**Data extract:**
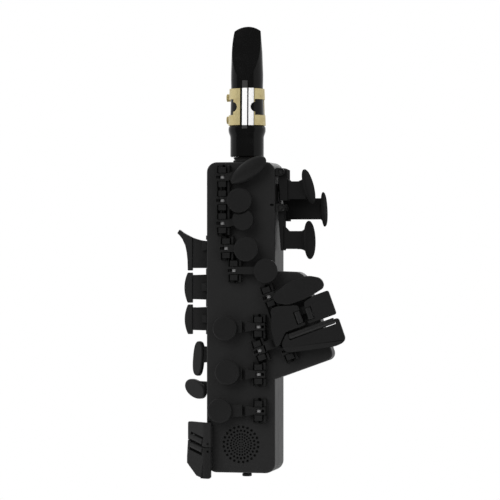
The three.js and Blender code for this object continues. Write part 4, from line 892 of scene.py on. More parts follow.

...

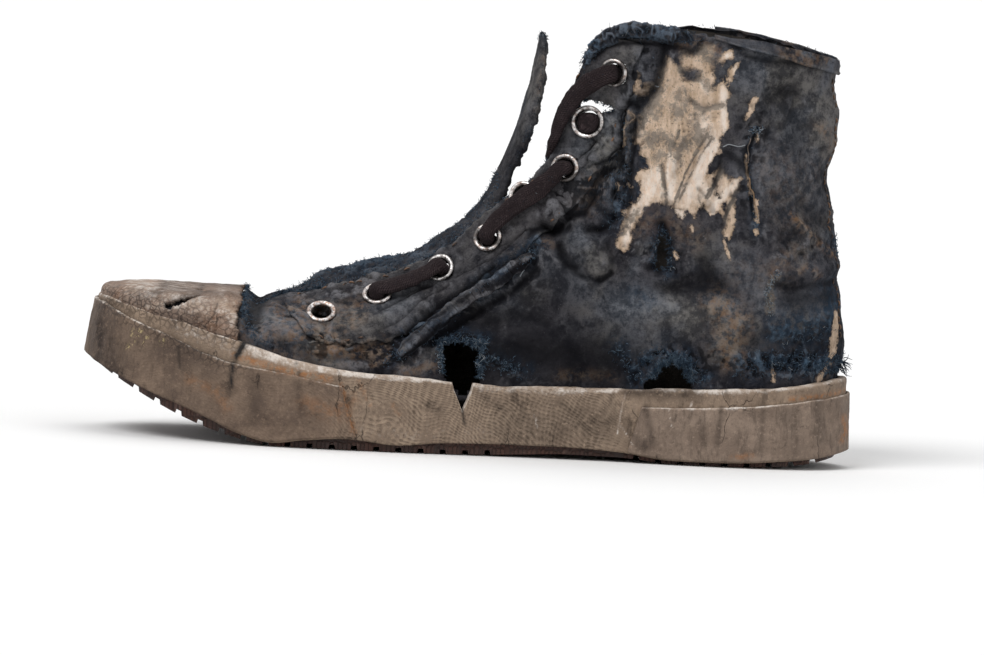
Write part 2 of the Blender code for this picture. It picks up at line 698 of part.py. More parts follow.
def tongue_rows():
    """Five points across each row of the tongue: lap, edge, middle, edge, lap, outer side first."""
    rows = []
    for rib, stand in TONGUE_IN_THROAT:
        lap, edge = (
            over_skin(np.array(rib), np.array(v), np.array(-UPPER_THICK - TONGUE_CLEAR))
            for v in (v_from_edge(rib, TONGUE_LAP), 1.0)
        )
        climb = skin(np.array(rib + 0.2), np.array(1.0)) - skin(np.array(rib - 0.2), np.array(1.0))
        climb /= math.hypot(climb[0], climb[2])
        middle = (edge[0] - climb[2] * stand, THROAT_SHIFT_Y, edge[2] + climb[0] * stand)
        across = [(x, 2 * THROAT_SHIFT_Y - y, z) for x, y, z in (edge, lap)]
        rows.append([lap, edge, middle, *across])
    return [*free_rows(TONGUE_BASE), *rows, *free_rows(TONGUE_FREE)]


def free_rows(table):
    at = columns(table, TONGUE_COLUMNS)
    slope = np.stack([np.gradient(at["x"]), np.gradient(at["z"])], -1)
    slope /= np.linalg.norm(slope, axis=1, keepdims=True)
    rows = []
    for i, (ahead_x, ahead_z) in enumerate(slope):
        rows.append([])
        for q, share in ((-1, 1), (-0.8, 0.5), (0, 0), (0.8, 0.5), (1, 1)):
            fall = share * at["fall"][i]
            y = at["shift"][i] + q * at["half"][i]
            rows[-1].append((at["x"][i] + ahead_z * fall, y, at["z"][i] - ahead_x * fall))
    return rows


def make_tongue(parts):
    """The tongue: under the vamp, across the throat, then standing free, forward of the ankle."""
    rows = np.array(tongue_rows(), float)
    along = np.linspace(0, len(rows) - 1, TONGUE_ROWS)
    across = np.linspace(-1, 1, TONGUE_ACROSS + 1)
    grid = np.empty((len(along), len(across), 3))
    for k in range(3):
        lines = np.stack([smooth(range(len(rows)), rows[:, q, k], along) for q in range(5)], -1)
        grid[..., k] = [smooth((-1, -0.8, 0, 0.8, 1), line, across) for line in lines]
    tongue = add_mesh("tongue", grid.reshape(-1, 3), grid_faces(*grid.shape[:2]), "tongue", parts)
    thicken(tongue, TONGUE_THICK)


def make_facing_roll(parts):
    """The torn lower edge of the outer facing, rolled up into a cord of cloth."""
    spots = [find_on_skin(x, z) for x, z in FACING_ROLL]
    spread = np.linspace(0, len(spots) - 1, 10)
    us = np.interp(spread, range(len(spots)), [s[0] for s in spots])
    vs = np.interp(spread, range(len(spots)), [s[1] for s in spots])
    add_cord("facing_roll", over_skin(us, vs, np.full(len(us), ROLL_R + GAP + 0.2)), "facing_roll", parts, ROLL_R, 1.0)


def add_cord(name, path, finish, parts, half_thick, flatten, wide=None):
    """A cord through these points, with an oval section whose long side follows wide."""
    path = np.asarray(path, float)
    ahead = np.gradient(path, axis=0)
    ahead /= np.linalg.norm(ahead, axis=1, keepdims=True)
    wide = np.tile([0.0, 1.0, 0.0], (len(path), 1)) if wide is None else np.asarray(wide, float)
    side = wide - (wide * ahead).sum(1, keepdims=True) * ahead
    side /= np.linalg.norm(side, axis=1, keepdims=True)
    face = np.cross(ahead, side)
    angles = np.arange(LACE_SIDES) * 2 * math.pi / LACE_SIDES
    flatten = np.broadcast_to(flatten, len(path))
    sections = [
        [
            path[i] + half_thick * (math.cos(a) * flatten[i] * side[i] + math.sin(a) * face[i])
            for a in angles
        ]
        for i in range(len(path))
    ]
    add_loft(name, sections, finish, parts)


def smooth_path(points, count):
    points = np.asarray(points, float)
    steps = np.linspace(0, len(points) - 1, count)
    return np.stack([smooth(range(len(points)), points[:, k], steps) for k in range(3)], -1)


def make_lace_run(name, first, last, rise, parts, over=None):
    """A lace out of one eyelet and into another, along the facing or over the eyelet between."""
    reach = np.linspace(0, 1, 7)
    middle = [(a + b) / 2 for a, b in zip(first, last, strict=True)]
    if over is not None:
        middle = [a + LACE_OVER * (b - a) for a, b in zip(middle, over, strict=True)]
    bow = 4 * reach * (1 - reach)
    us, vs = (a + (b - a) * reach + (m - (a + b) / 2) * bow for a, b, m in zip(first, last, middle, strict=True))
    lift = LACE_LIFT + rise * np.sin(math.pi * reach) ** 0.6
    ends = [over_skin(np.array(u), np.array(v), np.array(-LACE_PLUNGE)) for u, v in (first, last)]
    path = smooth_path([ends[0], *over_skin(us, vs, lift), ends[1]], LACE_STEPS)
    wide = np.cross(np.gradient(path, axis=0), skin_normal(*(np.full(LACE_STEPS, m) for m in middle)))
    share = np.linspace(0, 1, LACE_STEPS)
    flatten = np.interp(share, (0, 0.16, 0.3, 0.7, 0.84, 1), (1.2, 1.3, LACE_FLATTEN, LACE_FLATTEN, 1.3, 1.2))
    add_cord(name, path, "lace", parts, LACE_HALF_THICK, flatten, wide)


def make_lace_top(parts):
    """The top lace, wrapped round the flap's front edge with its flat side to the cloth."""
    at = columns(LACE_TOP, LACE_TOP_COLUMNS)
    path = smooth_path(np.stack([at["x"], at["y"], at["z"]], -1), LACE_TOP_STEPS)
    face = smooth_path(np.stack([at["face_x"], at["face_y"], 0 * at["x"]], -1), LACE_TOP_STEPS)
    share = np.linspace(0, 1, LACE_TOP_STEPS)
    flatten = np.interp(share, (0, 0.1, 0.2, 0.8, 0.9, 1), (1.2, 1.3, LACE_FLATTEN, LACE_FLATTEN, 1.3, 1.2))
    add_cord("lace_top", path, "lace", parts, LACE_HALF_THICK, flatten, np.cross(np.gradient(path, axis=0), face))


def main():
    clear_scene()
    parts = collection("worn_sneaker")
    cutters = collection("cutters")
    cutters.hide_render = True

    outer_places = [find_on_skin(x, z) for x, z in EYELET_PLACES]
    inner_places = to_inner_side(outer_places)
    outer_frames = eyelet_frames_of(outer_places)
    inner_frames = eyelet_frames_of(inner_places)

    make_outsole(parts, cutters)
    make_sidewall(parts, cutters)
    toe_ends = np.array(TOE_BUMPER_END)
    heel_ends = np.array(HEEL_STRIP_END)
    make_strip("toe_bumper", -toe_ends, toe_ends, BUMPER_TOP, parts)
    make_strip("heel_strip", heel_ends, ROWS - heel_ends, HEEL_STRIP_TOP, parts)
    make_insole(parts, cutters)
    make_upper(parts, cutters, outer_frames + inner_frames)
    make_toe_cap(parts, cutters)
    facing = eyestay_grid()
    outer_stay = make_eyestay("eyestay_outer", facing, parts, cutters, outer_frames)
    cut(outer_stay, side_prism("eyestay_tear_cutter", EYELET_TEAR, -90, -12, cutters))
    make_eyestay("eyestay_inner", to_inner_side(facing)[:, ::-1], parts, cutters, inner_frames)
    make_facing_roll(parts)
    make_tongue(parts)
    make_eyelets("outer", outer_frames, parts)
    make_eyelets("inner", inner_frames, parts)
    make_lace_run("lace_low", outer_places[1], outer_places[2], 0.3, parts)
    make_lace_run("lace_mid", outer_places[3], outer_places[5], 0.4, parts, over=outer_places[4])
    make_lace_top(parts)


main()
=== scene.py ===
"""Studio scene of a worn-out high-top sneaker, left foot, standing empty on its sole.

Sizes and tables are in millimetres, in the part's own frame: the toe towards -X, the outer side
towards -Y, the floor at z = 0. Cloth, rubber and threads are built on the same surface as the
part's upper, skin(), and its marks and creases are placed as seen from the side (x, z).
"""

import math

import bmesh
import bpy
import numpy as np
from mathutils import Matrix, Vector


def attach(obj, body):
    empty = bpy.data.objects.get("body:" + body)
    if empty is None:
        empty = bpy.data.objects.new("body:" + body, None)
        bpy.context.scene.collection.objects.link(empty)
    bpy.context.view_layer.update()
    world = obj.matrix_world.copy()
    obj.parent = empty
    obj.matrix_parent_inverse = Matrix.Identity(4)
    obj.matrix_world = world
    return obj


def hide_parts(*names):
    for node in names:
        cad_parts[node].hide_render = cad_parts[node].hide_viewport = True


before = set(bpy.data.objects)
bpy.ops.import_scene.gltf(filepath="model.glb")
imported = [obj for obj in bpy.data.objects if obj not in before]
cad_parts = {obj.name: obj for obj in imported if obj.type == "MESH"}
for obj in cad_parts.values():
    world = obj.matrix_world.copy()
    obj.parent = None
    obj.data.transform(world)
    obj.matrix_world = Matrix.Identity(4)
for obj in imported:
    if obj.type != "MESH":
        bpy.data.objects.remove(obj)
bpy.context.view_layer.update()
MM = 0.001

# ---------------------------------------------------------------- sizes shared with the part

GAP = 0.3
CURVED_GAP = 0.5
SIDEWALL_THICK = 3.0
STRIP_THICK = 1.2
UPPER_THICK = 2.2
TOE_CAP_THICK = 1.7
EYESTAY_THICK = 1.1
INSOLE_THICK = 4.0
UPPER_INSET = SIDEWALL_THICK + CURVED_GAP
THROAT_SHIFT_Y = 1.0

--

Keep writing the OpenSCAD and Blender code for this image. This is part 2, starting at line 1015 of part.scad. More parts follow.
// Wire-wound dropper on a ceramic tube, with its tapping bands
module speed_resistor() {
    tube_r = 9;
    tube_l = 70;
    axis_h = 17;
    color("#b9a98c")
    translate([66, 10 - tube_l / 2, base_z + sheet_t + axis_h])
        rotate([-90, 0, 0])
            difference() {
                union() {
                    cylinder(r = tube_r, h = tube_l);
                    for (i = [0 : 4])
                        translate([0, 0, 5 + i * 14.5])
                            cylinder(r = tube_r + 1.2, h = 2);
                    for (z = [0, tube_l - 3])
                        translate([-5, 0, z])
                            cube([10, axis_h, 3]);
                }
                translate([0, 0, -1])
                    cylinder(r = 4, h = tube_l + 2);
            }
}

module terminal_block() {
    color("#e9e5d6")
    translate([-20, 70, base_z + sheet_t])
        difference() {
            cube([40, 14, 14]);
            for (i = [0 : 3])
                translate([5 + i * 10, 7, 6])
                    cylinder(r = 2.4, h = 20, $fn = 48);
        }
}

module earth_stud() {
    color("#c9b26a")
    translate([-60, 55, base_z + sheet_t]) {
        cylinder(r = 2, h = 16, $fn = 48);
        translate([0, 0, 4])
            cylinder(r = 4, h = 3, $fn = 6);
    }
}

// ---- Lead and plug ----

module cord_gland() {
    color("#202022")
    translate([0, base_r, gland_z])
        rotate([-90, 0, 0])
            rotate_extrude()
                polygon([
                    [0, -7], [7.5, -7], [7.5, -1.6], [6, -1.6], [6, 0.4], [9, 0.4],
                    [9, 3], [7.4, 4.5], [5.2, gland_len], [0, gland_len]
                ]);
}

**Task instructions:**
Using the entries above, return exactly the lines from the line with "bpy.data.objects.remove(obj)" to the line with "THROAT_SHIFT_Y = 1.0", counting both of those lines.

**Answer to this problem:**
        bpy.data.objects.remove(obj)
bpy.context.view_layer.update()
MM = 0.001

# ---------------------------------------------------------------- sizes shared with the part

GAP = 0.3
CURVED_GAP = 0.5
SIDEWALL_THICK = 3.0
STRIP_THICK = 1.2
UPPER_THICK = 2.2
TOE_CAP_THICK = 1.7
EYESTAY_THICK = 1.1
INSOLE_THICK = 4.0
UPPER_INSET = SIDEWALL_THICK + CURVED_GAP
THROAT_SHIFT_Y = 1.0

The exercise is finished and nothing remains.